Campanha #4

Os quatro eleitores

Quando discutimos sobre o ciclo eleitoral não é menos verdade que o momento da votação surge como o cimo de todo o processo. Não é ainda menos verdade se afirmarmos que ao longo de muitos anos, os estudos sobre eleições concentraram-se em demasia na modalidade das eleições como a principal e única forma de participação política.
 
Contudo, nos últimos tempos o voto não só deixou de ser a maior forma de expressão política, como as mesmas eleições tendem a amunhecar enquanto primeira e única forma de contacto com os políticos, mesmo que em ‘democracia(s)’ continuem a ser as eleições o fórum primário para contacto entre dominantes e dominados numa relação de poder.
 
Nisto surgem três categorias quando falamos de eleitores e sua relação com partidos políticos ou política em geral:
 
Os primeiros são os chamados militantes, aqueles que entregam-se pela causa do partido, contribuem com os seus bens e assumem postura pública de devotos ao partido em causa. O voto destes é praticamente inalterável, são os primeiros da linha pelo partido. Não sabem se concordam ou discordam, mas votam.
 
Por conseguinte temos os membros, aqueles que apenas pela posse de um cartão ou de um documento de identificação partidária se aliam ao partido, sem com isso serem totalmente fiéis.
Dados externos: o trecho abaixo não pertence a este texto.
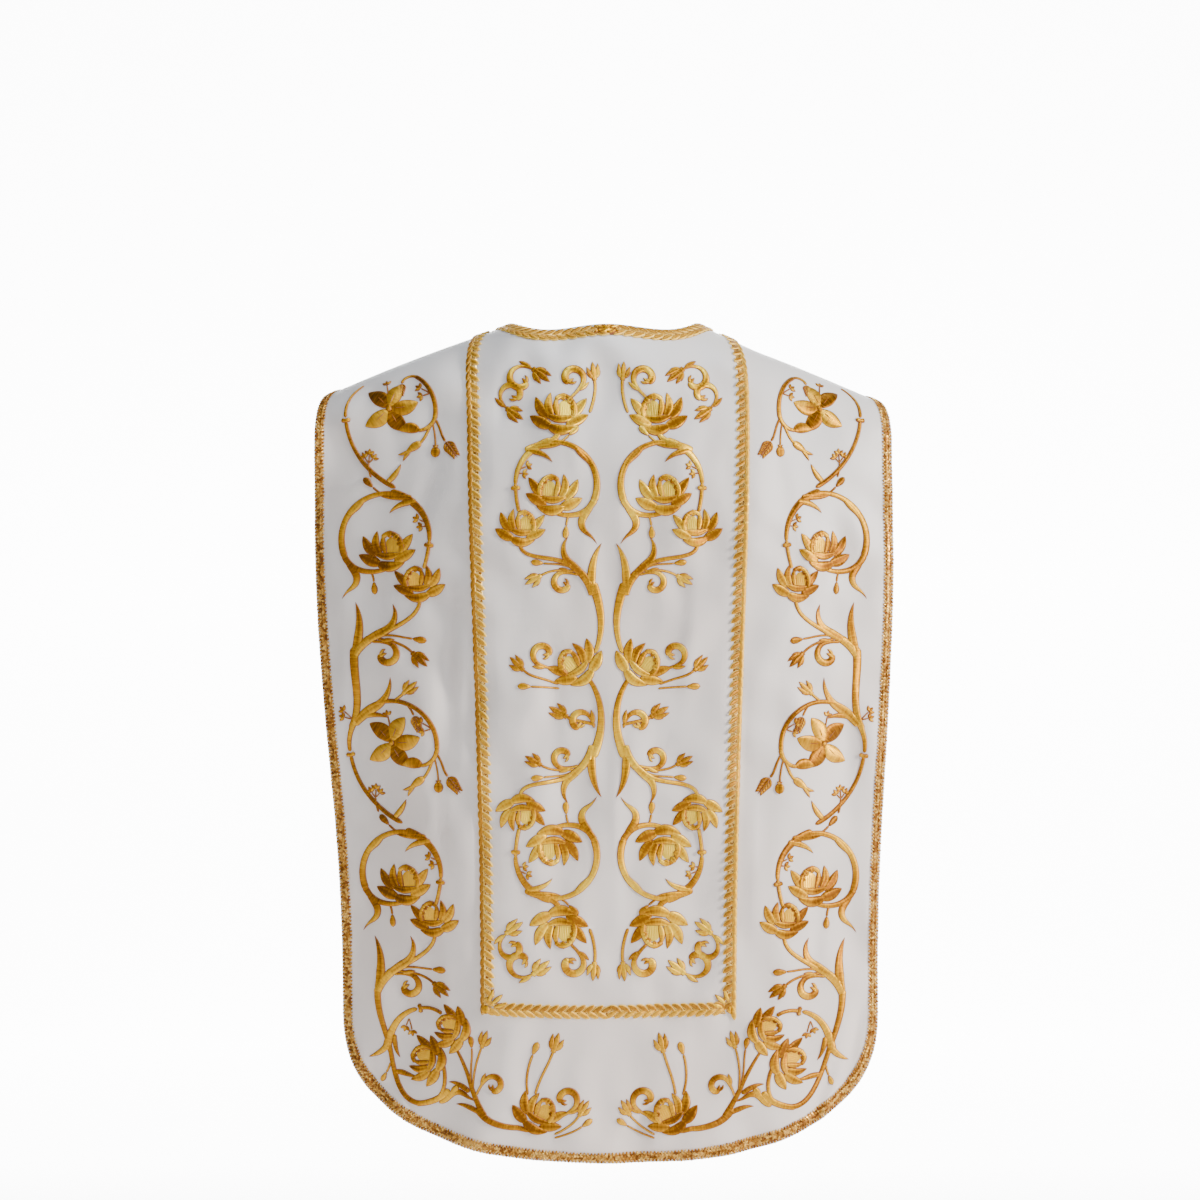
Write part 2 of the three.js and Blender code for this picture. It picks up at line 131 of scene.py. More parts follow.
def creases(*rows: tuple[float, ...]) -> tuple[Crease, ...]:
    """Makes creases from rows of u, top, length, drift, width and depth."""
    return tuple(Crease(*row) for row in rows)


@dataclass(frozen=True)
class Side:
    """The back or the front: how it falls from the shoulders, and how it is cut."""

    facing: int
    bend: float
    tip_bend: float
    reach: float
    swell: float
    flat: Point
    wing: Point
    lean: float
    neck: float
    hem: float
    rise: float
    folds: tuple[Crease, ...]
    wrinkles: tuple[Crease, ...] = ()


BACK = Side(
    facing=1,
    bend=85,
    tip_bend=60,
    reach=145,
    swell=260,
    flat=(140, 182),
    wing=(0.42, 0.4),
    lean=12,
    neck=76,
    hem=-1002,
    rise=170,
    folds=creases(
        (-178, -250, 330, -8, 26, -5),
        (-226, -180, 560, 12, 38, 4),
        (-300, -420, 420, 22, 34, -4.5),
        (212, -240, 640, -14, 36, 5),
        (262, -150, 300, 34, 30, -5.5),
        (292, -430, 380, -18, 30, -4.5),
        (322, -330, 560, -6, 22, 4.5),
        (-90, -640, 350, -22, 44, 4),
        (84, -560, 430, 20, 46, -3.5),
        (14, -60, 150, 10, 40, -4),
        (236, -800, 190, 26, 30, -5),
        (-242, -770, 220, -18, 32, -4.5),
    ),
    wrinkles=creases(
        (-186, -290, 250, -10, 9, -4.7),
        (-172, -330, 240, -4, 7, 3.2),
        (-206, -470, 200, 10, 8, -3.0),
        (-291, -860, 120, 22, 9, -3.5),
        (-262, -900, 90, 30, 8, 2.8),
        (306, -800, 130, -24, 9, -5.1),
        (284, -880, 110, -46, 8, 4.3),
        (262, -905, 80, -30, 7, -3.5),
        (38, -84, 60, 16, 9, -3.9),
        (22, -150, 130, -12, 12, 2.8),
        (-44, -120, 90, 10, 10, 2.4),
        (-118, -40, 110, -18, 10, -2.6),
        (152, -360, 320, 10, 8, -3.2),
        (168, -520, 280, 6, 7, 2.6),
        (-152, -560, 300, -5, 6, -2.4),
        (230, -210, 170, 26, 10, 3.5),
        (-262, -250, 210, -12, 10, -3.0),
        (-232, -620, 160, -8, 9, 2.6),
        (250, -640, 190, -6, 9, -2.8),
        (-205, -150, 150, -30, 11, -3.2),
        (196, -140, 140, 28, 12, -3.5),
        (-318, -320, 200, 8, 9, 3.0),
        (330, -600, 240, -10, 8, -3.0),
        (-120, -905, 80, 46, 12, 2.7),
        (60, -915, 75, -52, 12, -3.0),
        (104, -250, 260, -16, 10, 2.2),
        (-70, -320, 280, 12, 11, -2.0),
        (4, -420, 330, 8, 8, 2.2),
    ),
)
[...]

O seu voto pode variar, mas usam-se do cartão para manter algum capital social ou mesmo político, por isso poderão votar para continuar a ostentar o cartão.
 
Em terceiro lugar encontramos os simpatizantes, esses não possuem cartão do partido, não são ferrenhos assumidos publicamente, mas possuem alguma réstia de consideração ao que o partido faz, sobretudo pelo suporte de vária ordem que dão ao partido. O seu voto é incerto, mas em última hipótese votam no partido pelo qual simpatizam ou são obrigados a simpatizar pelos retornos que isso pode trazer.
 
Porém, pensamos ser oportuno juntar um quarto eleitor, o qual preferimos chamar de ‘vote away’: este não sabe em quem votar, pouco se interessa pela política usual, desconhece qualquer que seja o manifesto político, nega ser mobilizado, a sua vida pouco depende do que vá suceder em termos resultados, mas talvez possa ir votar, mesmo sem saber as razões de tal.
 
Pensamos que os quatro eleitores por nós acima apresentados devem se tidos em conta quando lemos a paisagem política nacional, cada um do seu jeito. Existem valências que são próprias para cada tipo, e se assumirmos que apenas pelo cartão ou pela militância pública se poderá decidir o próximo xadrez político nacional seria analiticamente exagerado da nossa parte.
 
Os inúmeros exemplos de ‘banhos de multidão’ que vimos ao longo da campanha eleitoral escondem consigo uma particularidade que os próprios políticos já devem ter noção, do mesmo jeito que possuir um cartão de eleitor não é sinónimo de participação eleitoral garantida naquilo que já fora explicado num texto intitulado ‘’Recensear-se? Sim, mas e votar…?’’, por Domingos do Rosário e Elísio Meundane (Politique africaine, 2016).
 
Assim, caberá amanhã aos que pelo voto optar fazer o seu posicionamento enquanto um dos quatro eleitores, mas podem ainda criar uma quinta categoria, caso prefiram. Porém, se decidirem em não votar estarão igualmente a exercer uma forma de participação política.